Человеческое, даже «слишком человеческое» нередко обуревало в жизни одного из последних великих столпов средневековой идеологии. И это тоже примета и знамение времени. Именно в нем причина, может быть, чрезмерной по меркам классического Средневековья страстности Аввакума, его повышенной эмоциональности, неподдельного гнева (греховного по христианской этике) в борьбе за традиционную нравственность, пошатнувшуюся веру. В своих обращениях и посланиях он не академический проповедник (и тем более не схоласт), а горлопан и мятежник.

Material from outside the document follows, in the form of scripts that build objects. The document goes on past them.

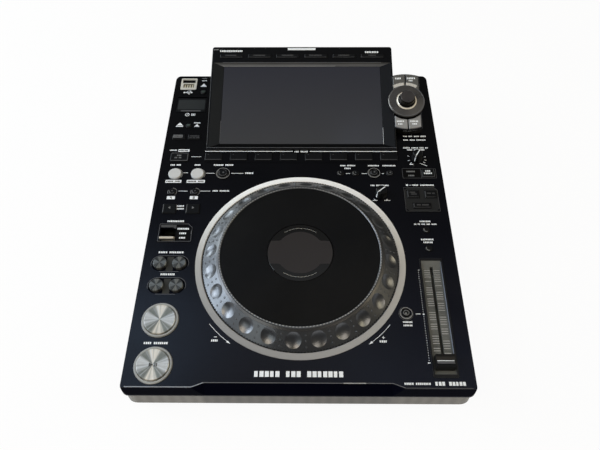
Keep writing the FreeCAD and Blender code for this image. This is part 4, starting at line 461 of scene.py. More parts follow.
class Sheet:
    """Gathers small raised shapes on one surface into one mesh."""

    def __init__(self, level=0.0, place=PANEL):
        self.level = level
        self.place = place
        self.verts = []
        self.faces = []

    def at(self, level):
        """Moves to another level for the shapes that follow."""
        self.level = level
        return self

    def solid(self, lower, upper):
        """Two rings of points, counterclockwise from above, closed into a solid."""
        first, count = len(self.verts), len(lower)
        self.verts += [self.place @ Vector(point) for point in lower + upper]
        self.faces.append([first + index for index in reversed(range(count))])
        self.faces.append([first + count + index for index in range(count)])
        for index in range(count):
            after = (index + 1) % count
            self.faces.append([first + index, first + after, first + count + after, first + count + index])
        return self

    def prism(self, outline, base, top):
        """An outline, counterclockwise, raised from base to top."""
        return self.solid([(x, y, base) for x, y in outline], [(x, y, top) for x, y in outline])

    def slab(self, corners, thick):
        """A flat plate of four points, counterclockwise from above, thickened upwards."""
        lower = [Vector(corner) for corner in corners]
        lift = (lower[1] - lower[0]).cross(lower[2] - lower[0]).normalized() * thick
        return self.solid(lower, [corner + lift for corner in lower])

    def stud(self, point, normal, radius, rise, count=10):
        """A small cone stump on a sloping face."""
        point, normal = Vector(point), Vector(normal).normalized()
        side = normal.cross(Vector((0.0, 0.0, 1.0))).normalized()
        other = normal.cross(side)
        rings = []
        for reach, level in ((radius, -0.15), (radius * 0.7, rise)):
            rings.append([point + (side * math.cos(turn) + other * math.sin(turn)) * reach + normal * level
                          for turn in turns(count)])
        return self.solid(*rings)

    def band(self, centre, profile, count=96):
        """A closed profile of (radius, level) points swept round centre."""
        first, size = len(self.verts), len(profile)
        for angle in turns(count):
            for radius, level in profile:
                self.verts.append(self.place @ Vector((*polar(centre, radius, angle), level)))
        for row in range(count):
            here, there = first + row * size, first + (row + 1) % count * size
            for index in range(size):
                other = (index + 1) % size
                self.faces.append([here + index, there + index, there + other, here + other])
        return self

    def ink(self, outline, lift=INK):
        return self.prism(outline, self.level - SINK, self.level + lift)

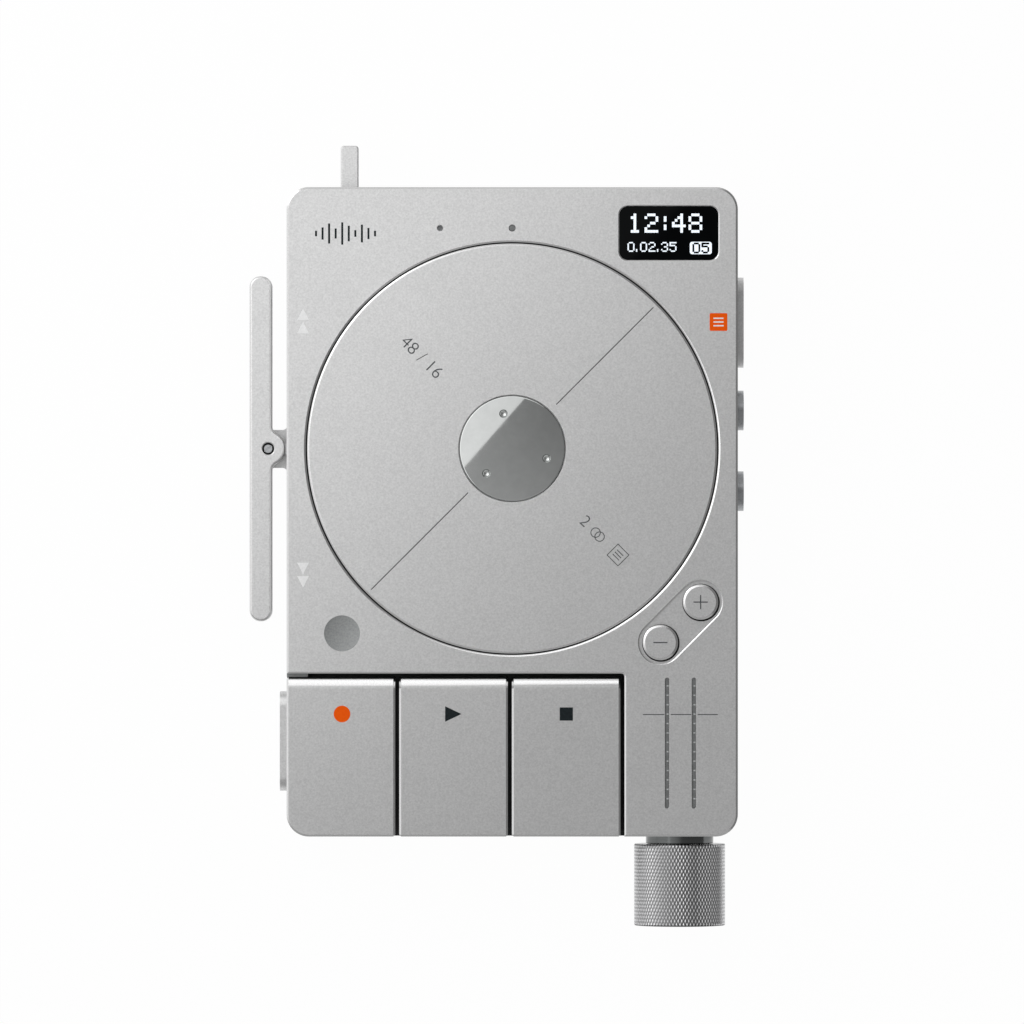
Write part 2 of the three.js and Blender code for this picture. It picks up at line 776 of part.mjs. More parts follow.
function motorBell() {
  const inner = motorRadius - bellThickness
  return turned([
    [spindleRadius + fitClearance, bellLow],
    [motorRadius, bellLow],
    [motorRadius, bellHigh],
    [inner, bellHigh],
    [inner, bellLow + bellThickness],
    [bellHubRadius, bellLow + bellThickness],
    [bellHubRadius, bellLow + bellThickness + bellHubHeight],
    [spindleRadius + fitClearance, bellLow + bellThickness + bellHubHeight],
    [spindleRadius + fitClearance, bellLow],
  ])
}

const magnetOuter = motorRadius - bellThickness - fitClearance
const magnetInner = magnetOuter - magnetThickness
const magnetLow = bellLow + magnetRise
const statorLow = magnetLow + statorInset / 2
const statorHigh = bellHigh - statorInset / 2
const ring = (inner, outer, low, high, sides) =>
  turned([[inner, low], [outer, low], [outer, high], [inner, high], [inner, low]], sides)

// Stator: a toothed ring whose tooth tips spread to face the magnets
function motorStator() {
  const inner = motorBossRadius + fitClearance
  const yoke = inner + statorYoke
  const outer = magnetInner - statorAirGap
  const tipStart = outer - toothTipDepth
  const tipHalf = (fullTurn * outer) / toothCount / 2 - toothTipGap / 2
  const tipFace = Math.sqrt(outer ** 2 - tipHalf ** 2)
  const core = ring(inner, yoke, statorLow, statorHigh, coarseSides)
  const tooth = new THREE.Shape([
    new THREE.Vector2(yoke - statorYoke / 2, -toothWidth / 2),
    new THREE.Vector2(tipStart - toothTipDepth, -toothWidth / 2),
    new THREE.Vector2(tipStart, -tipHalf),
    new THREE.Vector2(tipFace, -tipHalf),
    new THREE.Vector2(tipFace, tipHalf),
    new THREE.Vector2(tipStart, tipHalf),
    new THREE.Vector2(tipStart - toothTipDepth, toothWidth / 2),
    new THREE.Vector2(yoke - statorYoke / 2, toothWidth / 2),
  ])
  const teeth = Array.from({ length: toothCount }, (_, i) =>
    slab(tooth, statorLow, statorHigh).rotateZ((fullTurn * i) / toothCount))
  return join(core, ...teeth)
}

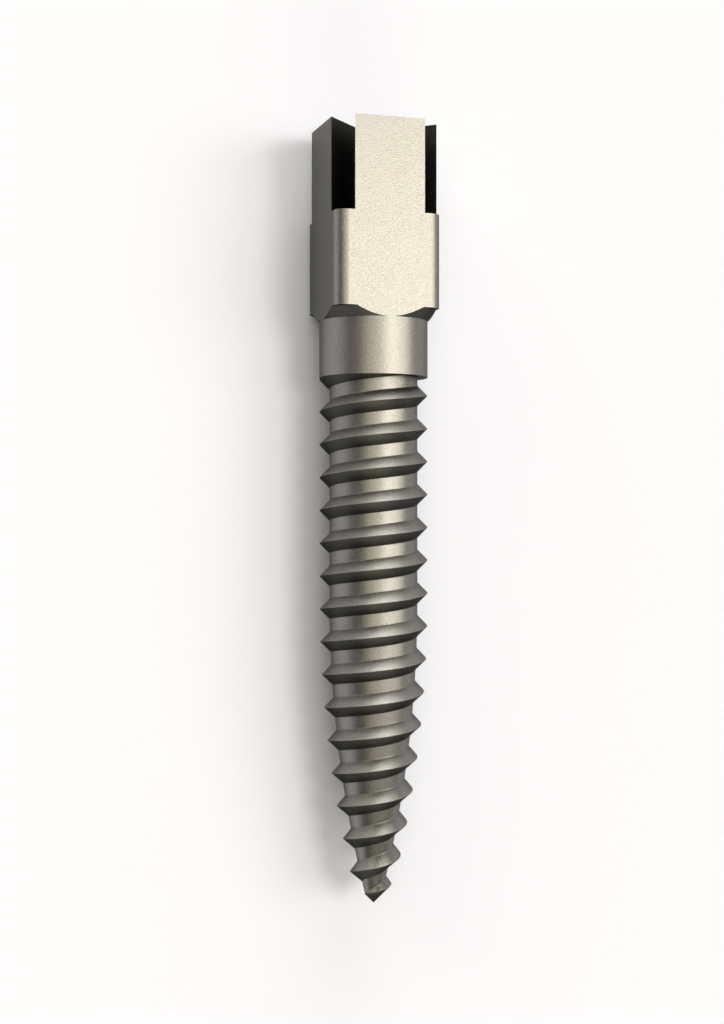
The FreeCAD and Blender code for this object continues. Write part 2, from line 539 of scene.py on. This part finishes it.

Лирико–эпические тона типа приведенного выше отрывка о пятой божественной заповеди не характерны для нашего автора. Да и земляная тюрьма, в которой можно сидеть только голым, с одним крестом на шее, выбрасывая свои экскременты лопатой в одно–единственное окошко и через него же получая пищу
[440], —эта «кафедра» вряд ли способствовала академическим тонам неизвестно чем и на чем писанных сочинений—этих криков мятущейся о вере души. Аввакум не проповедует, а «кричит» и «грызется» за «истинну». Апология в период кризиса средневековых духовных ценностей превращается у него в экстатический, надрывный вопль сердца, в некую словесно выраженную экзальтацию смертельно раненного духа. Нечто подобное, хотя и во многом далекое и возникшее на совсем иной почве, но все-таки подобное мы встречаем совсем в другом конце христианской ойкумены—в испанском искусстве XVI-XVII вв. [441]Традиционная средневековая этика (а она, как мы увидим, перетекает и в эстетику), вроде бы традиционно изложенная, приобретает у расколоучителей какое-то нетрадиционное внутреннее напряжение, чреватое надрывом и даже слепым фанатизмом.
Показательный пример в этом плане— кумир раскольников боярыня. Феодосия Морозова. Одна из богатейших и знатнейших дам при дворе Алексея Михайловича, властная вдова пользовалась огромным авторитетом в народе. Особенно возросла ее популярность после того, как она была лишена всего имения и в цепях брошена в заключение как одна из наиболее опасных раскольниц. Стремясь сломить ее волю, царские посланники пытаются воздействовать на ее материнские чувства. Ей угрожают, что своим упорством она может навлечь несчастье и на голову единственного сына, отрока удивительной красоты («Многажды бо и сам государь, и с царицею, вельми ему дивляхуся красоте его». —8, 151—152). На что боярыня почти в исступлении кричит: «Не хощу, не хощу, щадя своего сына, себе погубите: аще и единороден ми есть; но Христа азъ люблю более сына… Аще и узрю красоту его псом растерзаему, благочестия же ни помышлю отступите» (152—153). Как известно, сын ее скончался, не перенеся разлуки с матерью.
Конечно, проще всего было бы с позиций современного гуманизма заклеймить мятежную боярыню как законченную эгоистку и религиозную фанатичку. Но не расписались ли бы мы тем самым в своей полной несостоятельности (или нежелании) понять средневековую психологию, этику, мироотношение, то есть не отказались ли бы мы тогда от важнейшего принципа современной науки—историзма?
Вслушаемся в этот истошный вопль задетой за живое материнской утробы: «Не хощу, не хощу…», разрывающий душу бурей противоречивых чувств. Не открывается ли в нем вся глубинная суть раскола, в том числе и его эстетическая установка? Не вырывается ли здесь наружу все, что накопилось в духовных и душевных тайниках Руси к концу Средневековья?
В образе Морозовой перед нами материализовавшийся духовный надрыв, панический страх перед рушащимися традиционными устоями, а отсюда и экзальтация, и суровый фанатизм, но здесь же и «крепкое мужество и непреложный разум», по словам автора «Жития» Морозовой. Для своих единомышленников боярыня стала символом мужественной, мученической борьбы за истину, за высокую нравственность, за идею, символом разума и духовной стойкости, преодолевающей естественные, природные чувства и привязанности, в том числе и материнскую любовь к прекрасному сыну, ради сохранения и утверждения высоких духовных идеалов, питавших Русь и, шире, весь христианский мир на протяжении многих столетий. Во все это имеет смысл вдуматься, изучая русскую духовную культуру, стремясь постичь особенности русской души.